## WHAT IS EXPECTED
Below is a listing; copy all of it exactly.

## RECORDED DATA

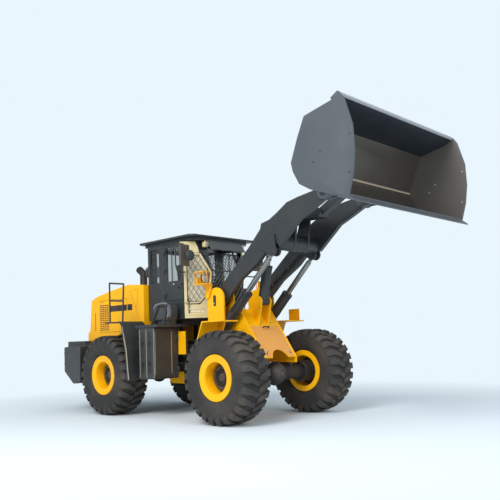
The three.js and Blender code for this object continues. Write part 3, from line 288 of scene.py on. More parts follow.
def soften(node, finish, bevel):
    """A copy of a CAD node with its sharp edges eased, shown in its place."""
    mesh = bpy.data.meshes.new(node + "_eased")
    bm = solid_copy(node)
    bm.to_mesh(mesh)
    bm.free()
    body = NODES[node]["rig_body"]
    finish_piece(node + "_eased", mesh, finish, body, [node], bevel, 2, 35)


print("pieces can be finished")

# %% [markdown]
# ## Shared surface effects
# Painted steel outdoors is never one flat colour: dust settles low down and the enamel wavers
# a little. That effect is used by nearly every finish, so it is one shader node group with its own
# sockets. It gives a colour, a roughness and a height and leaves the shader itself to each material.


# %% Node helpers
def new_group(name, inputs, outputs):
    group = bpy.data.node_groups.new(name, "ShaderNodeTree")
    for socket, kind, value in inputs:
        made = group.interface.new_socket(socket, in_out="INPUT", socket_type=kind)
        made.default_value = value
    for socket, kind in outputs:
        group.interface.new_socket(socket, in_out="OUTPUT", socket_type=kind)
    return group, group.nodes.new("NodeGroupInput"), group.nodes.new("NodeGroupOutput")


def add_node(tree, kind, **settings):
    node = tree.nodes.new("ShaderNode" + kind)
    for key, value in settings.items():
        setattr(node, key, value)
    return node


def give(tree, socket, value):
    """Link another node's output to a socket, or set the socket to a plain value."""
    if hasattr(value, "links"):
        tree.links.new(value, socket)
    else:
        socket.default_value = value


def feed(tree, node, **values):
    """Give a node its inputs by name, with an underscore for each space."""
    for name, value in values.items():
        give(tree, node.inputs[name.replace("_", " ")], value)


def noise(tree, place, scale, detail=4):
    node = add_node(tree, "TexNoise")
    feed(tree, node, Vector=place, Scale=scale, Detail=detail, Roughness=0.6)
    return node.outputs["Fac"]


def spread(tree, value, low, high, to_low=0.0, to_high=1.0):
    node = add_node(tree, "MapRange")
    feed(tree, node, Value=value, From_Min=low, From_Max=high, To_Min=to_low, To_Max=to_high)
    return node.outputs["Result"]


def maths(tree, operation, a, b):
    node = add_node(tree, "Math", operation=operation)
    for socket, value in zip(node.inputs, (a, b)):
        give(tree, socket, value)
    return node.outputs["Value"]


def mix_colour(tree, factor, a, b):
    """The inputs of a colour mix share their names with its other modes, so they go by number."""
    node = add_node(tree, "Mix", data_type="RGBA")
    for index, value in ((0, factor), (6, a), (7, b)):
        give(tree, node.inputs[index], value)
    return node.outputs[2]


print("node helpers are ready")

# %% [markdown]
# Large soft clouds of noise decide where dust lies, and it thins out with height. A finer grit
# noise roughens the surface and gives the height its grain.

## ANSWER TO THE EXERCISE
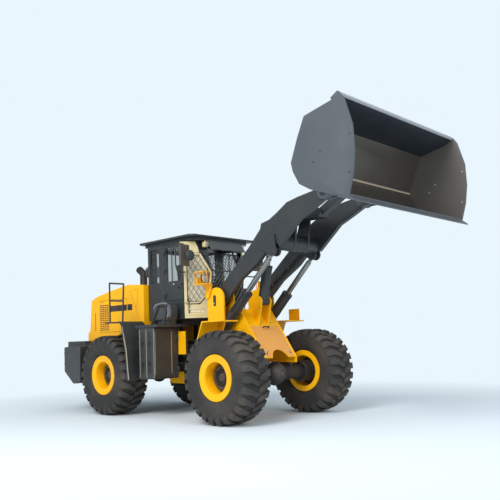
The three.js and Blender code for this object continues. Write part 3, from line 288 of scene.py on. More parts follow.
def soften(node, finish, bevel):
    """A copy of a CAD node with its sharp edges eased, shown in its place."""
    mesh = bpy.data.meshes.new(node + "_eased")
    bm = solid_copy(node)
    bm.to_mesh(mesh)
    bm.free()
    body = NODES[node]["rig_body"]
    finish_piece(node + "_eased", mesh, finish, body, [node], bevel, 2, 35)


print("pieces can be finished")

# %% [markdown]
# ## Shared surface effects
# Painted steel outdoors is never one flat colour: dust settles low down and the enamel wavers
# a little. That effect is used by nearly every finish, so it is one shader node group with its own
# sockets. It gives a colour, a roughness and a height and leaves the shader itself to each material.


# %% Node helpers
def new_group(name, inputs, outputs):
    group = bpy.data.node_groups.new(name, "ShaderNodeTree")
    for socket, kind, value in inputs:
        made = group.interface.new_socket(socket, in_out="INPUT", socket_type=kind)
        made.default_value = value
    for socket, kind in outputs:
        group.interface.new_socket(socket, in_out="OUTPUT", socket_type=kind)
    return group, group.nodes.new("NodeGroupInput"), group.nodes.new("NodeGroupOutput")


def add_node(tree, kind, **settings):
    node = tree.nodes.new("ShaderNode" + kind)
    for key, value in settings.items():
        setattr(node, key, value)
    return node


def give(tree, socket, value):
    """Link another node's output to a socket, or set the socket to a plain value."""
    if hasattr(value, "links"):
        tree.links.new(value, socket)
    else:
        socket.default_value = value


def feed(tree, node, **values):
    """Give a node its inputs by name, with an underscore for each space."""
    for name, value in values.items():
        give(tree, node.inputs[name.replace("_", " ")], value)


def noise(tree, place, scale, detail=4):
    node = add_node(tree, "TexNoise")
    feed(tree, node, Vector=place, Scale=scale, Detail=detail, Roughness=0.6)
    return node.outputs["Fac"]


def spread(tree, value, low, high, to_low=0.0, to_high=1.0):
    node = add_node(tree, "MapRange")
    feed(tree, node, Value=value, From_Min=low, From_Max=high, To_Min=to_low, To_Max=to_high)
    return node.outputs["Result"]


def maths(tree, operation, a, b):
    node = add_node(tree, "Math", operation=operation)
    for socket, value in zip(node.inputs, (a, b)):
        give(tree, socket, value)
    return node.outputs["Value"]


def mix_colour(tree, factor, a, b):
    """The inputs of a colour mix share their names with its other modes, so they go by number."""
    node = add_node(tree, "Mix", data_type="RGBA")
    for index, value in ((0, factor), (6, a), (7, b)):
        give(tree, node.inputs[index], value)
    return node.outputs[2]


print("node helpers are ready")

# %% [markdown]
# Large soft clouds of noise decide where dust lies, and it thins out with height. A finer grit
# noise roughens the surface and gives the height its grain.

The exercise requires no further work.